»»

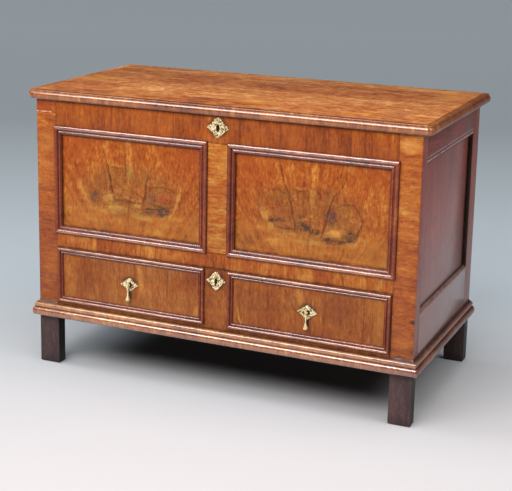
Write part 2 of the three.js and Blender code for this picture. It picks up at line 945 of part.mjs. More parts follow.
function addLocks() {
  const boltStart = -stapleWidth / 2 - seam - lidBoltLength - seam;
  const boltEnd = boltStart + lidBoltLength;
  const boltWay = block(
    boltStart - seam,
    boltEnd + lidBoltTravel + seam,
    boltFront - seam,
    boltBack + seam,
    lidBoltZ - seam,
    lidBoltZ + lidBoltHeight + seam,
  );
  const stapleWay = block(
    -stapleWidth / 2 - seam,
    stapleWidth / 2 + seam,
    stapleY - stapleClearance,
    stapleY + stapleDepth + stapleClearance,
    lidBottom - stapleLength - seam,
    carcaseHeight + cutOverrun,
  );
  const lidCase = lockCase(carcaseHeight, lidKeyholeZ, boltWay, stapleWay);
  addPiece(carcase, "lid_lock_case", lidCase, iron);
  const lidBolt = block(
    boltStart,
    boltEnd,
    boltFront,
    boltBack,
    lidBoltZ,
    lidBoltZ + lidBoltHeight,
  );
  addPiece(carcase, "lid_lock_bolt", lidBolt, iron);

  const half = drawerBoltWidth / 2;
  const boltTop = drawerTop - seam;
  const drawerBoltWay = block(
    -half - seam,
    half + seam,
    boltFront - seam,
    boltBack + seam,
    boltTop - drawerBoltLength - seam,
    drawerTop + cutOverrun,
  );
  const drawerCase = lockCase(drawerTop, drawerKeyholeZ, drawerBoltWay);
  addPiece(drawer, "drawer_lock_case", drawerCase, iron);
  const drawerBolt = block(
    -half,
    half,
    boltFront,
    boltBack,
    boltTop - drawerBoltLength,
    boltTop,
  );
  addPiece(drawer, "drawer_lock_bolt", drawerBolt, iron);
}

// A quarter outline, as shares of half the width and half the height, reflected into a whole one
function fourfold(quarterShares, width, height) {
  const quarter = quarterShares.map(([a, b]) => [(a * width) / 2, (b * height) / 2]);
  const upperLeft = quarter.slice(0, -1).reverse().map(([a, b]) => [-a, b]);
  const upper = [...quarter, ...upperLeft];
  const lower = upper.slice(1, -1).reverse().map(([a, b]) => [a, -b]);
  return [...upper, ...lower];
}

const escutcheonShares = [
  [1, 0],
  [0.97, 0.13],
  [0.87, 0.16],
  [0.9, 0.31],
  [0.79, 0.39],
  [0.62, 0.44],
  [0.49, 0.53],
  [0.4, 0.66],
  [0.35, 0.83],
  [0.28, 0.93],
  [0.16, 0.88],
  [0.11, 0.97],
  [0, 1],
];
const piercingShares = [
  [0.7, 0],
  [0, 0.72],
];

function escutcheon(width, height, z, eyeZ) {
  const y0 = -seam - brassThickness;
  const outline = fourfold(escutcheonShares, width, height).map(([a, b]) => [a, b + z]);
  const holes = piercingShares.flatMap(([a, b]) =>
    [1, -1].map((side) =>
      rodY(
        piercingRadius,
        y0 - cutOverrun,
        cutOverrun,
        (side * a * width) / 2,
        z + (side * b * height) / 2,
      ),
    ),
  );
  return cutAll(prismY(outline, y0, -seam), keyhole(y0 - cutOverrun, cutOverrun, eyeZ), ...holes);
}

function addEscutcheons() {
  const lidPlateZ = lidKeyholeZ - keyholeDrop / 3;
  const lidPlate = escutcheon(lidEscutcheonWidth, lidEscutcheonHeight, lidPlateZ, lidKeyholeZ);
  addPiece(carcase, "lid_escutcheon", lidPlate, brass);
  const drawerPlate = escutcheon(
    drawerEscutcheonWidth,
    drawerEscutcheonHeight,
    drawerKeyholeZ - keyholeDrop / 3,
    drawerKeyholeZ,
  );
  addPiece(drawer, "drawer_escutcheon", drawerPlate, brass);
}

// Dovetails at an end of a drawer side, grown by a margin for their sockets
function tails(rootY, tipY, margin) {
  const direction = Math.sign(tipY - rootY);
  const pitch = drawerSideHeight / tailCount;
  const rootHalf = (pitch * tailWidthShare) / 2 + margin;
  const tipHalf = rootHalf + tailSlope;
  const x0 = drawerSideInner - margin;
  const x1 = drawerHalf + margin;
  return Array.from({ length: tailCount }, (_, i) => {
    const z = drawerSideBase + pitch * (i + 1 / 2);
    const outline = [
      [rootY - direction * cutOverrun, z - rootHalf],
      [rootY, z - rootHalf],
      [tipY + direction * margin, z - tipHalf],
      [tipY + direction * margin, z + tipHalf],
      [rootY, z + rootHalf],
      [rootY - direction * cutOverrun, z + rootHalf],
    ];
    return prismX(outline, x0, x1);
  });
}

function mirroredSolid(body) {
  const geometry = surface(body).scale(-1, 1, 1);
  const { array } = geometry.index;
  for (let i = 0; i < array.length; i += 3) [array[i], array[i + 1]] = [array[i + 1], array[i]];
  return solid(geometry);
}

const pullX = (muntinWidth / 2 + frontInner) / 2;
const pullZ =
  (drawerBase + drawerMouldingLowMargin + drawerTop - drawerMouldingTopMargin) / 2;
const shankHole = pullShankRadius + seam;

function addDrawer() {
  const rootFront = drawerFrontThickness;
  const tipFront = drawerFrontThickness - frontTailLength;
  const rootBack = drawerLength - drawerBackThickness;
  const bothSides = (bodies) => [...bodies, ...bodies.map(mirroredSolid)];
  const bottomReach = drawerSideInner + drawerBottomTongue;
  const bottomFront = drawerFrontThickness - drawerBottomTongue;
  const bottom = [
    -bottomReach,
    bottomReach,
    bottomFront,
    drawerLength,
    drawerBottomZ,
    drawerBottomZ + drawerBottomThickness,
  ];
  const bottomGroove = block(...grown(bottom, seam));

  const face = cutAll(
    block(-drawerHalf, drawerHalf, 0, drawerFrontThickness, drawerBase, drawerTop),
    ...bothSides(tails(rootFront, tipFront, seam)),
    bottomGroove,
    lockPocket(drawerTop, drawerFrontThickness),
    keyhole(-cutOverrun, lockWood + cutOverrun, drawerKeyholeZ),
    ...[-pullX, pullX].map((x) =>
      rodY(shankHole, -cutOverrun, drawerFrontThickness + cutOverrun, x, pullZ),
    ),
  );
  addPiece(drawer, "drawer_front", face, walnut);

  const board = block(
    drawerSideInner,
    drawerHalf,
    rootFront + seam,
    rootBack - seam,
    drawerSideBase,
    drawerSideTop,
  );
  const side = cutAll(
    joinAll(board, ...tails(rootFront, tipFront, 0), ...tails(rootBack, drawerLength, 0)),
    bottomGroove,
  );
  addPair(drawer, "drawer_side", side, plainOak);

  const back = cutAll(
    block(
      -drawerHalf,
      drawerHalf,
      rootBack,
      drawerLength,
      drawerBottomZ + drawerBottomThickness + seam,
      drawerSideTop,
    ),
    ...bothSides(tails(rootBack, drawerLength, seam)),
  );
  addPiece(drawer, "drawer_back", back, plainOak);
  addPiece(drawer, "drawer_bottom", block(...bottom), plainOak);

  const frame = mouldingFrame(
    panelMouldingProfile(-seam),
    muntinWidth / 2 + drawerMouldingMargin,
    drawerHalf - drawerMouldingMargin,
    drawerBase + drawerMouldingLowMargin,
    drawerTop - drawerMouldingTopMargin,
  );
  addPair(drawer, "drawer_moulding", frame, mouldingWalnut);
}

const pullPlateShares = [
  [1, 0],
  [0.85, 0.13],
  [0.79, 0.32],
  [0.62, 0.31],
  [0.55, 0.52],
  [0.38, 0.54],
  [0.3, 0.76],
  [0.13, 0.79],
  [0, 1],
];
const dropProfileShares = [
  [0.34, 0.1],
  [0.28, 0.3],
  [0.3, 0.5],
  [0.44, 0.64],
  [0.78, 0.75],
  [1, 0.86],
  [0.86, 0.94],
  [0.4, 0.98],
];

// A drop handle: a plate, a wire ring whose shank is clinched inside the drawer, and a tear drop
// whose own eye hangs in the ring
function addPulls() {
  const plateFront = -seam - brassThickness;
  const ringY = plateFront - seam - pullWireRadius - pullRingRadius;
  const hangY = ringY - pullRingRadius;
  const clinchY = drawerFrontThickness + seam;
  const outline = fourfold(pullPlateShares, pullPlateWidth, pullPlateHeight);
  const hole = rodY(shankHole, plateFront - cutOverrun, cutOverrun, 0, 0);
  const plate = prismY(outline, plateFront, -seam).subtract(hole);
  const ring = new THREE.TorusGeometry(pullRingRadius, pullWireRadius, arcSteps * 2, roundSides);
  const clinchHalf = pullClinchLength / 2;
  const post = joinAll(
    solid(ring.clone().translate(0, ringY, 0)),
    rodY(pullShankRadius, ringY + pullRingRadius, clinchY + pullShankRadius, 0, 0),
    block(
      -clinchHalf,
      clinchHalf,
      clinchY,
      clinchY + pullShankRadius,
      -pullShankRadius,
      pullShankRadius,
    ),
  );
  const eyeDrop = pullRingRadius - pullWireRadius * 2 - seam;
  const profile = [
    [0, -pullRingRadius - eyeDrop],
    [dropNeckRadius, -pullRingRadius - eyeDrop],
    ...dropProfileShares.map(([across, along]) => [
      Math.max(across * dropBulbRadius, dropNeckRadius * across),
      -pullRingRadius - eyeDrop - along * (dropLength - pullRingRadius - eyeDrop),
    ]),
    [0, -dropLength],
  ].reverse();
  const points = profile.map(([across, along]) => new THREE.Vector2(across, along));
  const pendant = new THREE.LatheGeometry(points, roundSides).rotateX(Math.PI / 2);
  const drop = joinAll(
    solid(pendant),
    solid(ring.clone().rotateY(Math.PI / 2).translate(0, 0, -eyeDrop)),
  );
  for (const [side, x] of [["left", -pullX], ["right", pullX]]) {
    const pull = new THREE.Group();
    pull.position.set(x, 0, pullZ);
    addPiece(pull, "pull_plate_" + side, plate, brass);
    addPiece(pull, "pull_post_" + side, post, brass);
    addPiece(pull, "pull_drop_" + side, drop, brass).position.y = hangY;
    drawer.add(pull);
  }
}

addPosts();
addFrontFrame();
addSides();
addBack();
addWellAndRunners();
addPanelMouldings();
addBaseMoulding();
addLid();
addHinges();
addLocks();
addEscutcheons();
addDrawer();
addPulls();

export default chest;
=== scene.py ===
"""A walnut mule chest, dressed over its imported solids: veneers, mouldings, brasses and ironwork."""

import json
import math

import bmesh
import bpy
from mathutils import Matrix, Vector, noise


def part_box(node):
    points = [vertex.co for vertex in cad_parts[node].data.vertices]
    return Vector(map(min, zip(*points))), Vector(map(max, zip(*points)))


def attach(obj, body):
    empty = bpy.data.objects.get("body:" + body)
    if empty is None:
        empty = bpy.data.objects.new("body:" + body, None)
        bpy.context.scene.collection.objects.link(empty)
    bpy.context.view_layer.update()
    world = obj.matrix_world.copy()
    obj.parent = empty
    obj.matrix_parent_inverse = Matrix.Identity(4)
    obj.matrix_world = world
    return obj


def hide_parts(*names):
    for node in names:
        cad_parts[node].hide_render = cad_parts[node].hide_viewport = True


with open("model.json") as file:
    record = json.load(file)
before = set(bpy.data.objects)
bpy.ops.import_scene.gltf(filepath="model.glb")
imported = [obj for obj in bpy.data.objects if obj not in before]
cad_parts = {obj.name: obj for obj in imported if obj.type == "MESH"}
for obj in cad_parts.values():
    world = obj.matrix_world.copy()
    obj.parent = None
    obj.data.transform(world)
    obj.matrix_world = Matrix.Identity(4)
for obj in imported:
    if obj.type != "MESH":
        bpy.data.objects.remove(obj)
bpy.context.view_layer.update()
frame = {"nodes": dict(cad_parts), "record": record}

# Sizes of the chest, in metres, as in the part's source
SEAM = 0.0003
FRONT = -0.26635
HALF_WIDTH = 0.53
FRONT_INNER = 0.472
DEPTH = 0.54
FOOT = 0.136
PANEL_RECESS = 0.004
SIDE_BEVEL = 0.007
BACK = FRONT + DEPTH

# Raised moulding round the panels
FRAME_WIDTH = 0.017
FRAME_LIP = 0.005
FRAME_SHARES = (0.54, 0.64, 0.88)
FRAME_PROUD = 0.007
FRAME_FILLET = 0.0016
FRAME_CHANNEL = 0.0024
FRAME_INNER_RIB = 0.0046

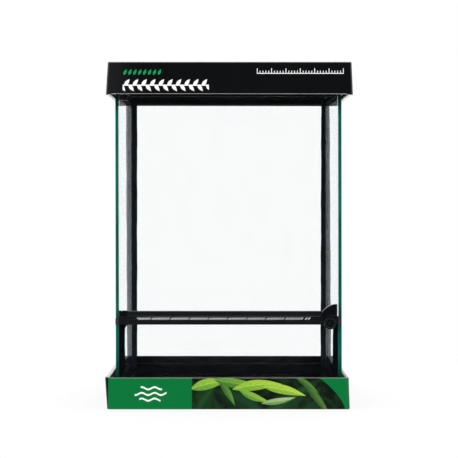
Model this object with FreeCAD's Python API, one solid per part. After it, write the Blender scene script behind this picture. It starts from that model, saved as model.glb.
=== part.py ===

««

■ **YOUR OBJECTIVE**: Reproduce verbatim only the segment of the listing bounded by the line containing "addPosts();" and the line containing "bpy.context.scene.collection.objects.link(empty)", with both boundary lines included.

■ **REPLY**:
addPosts();
addFrontFrame();
addSides();
addBack();
addWellAndRunners();
addPanelMouldings();
addBaseMoulding();
addLid();
addHinges();
addLocks();
addEscutcheons();
addDrawer();
addPulls();

export default chest;
=== scene.py ===
"""A walnut mule chest, dressed over its imported solids: veneers, mouldings, brasses and ironwork."""

import json
import math

import bmesh
import bpy
from mathutils import Matrix, Vector, noise


def part_box(node):
    points = [vertex.co for vertex in cad_parts[node].data.vertices]
    return Vector(map(min, zip(*points))), Vector(map(max, zip(*points)))


def attach(obj, body):
    empty = bpy.data.objects.get("body:" + body)
    if empty is None:
        empty = bpy.data.objects.new("body:" + body, None)
        bpy.context.scene.collection.objects.link(empty)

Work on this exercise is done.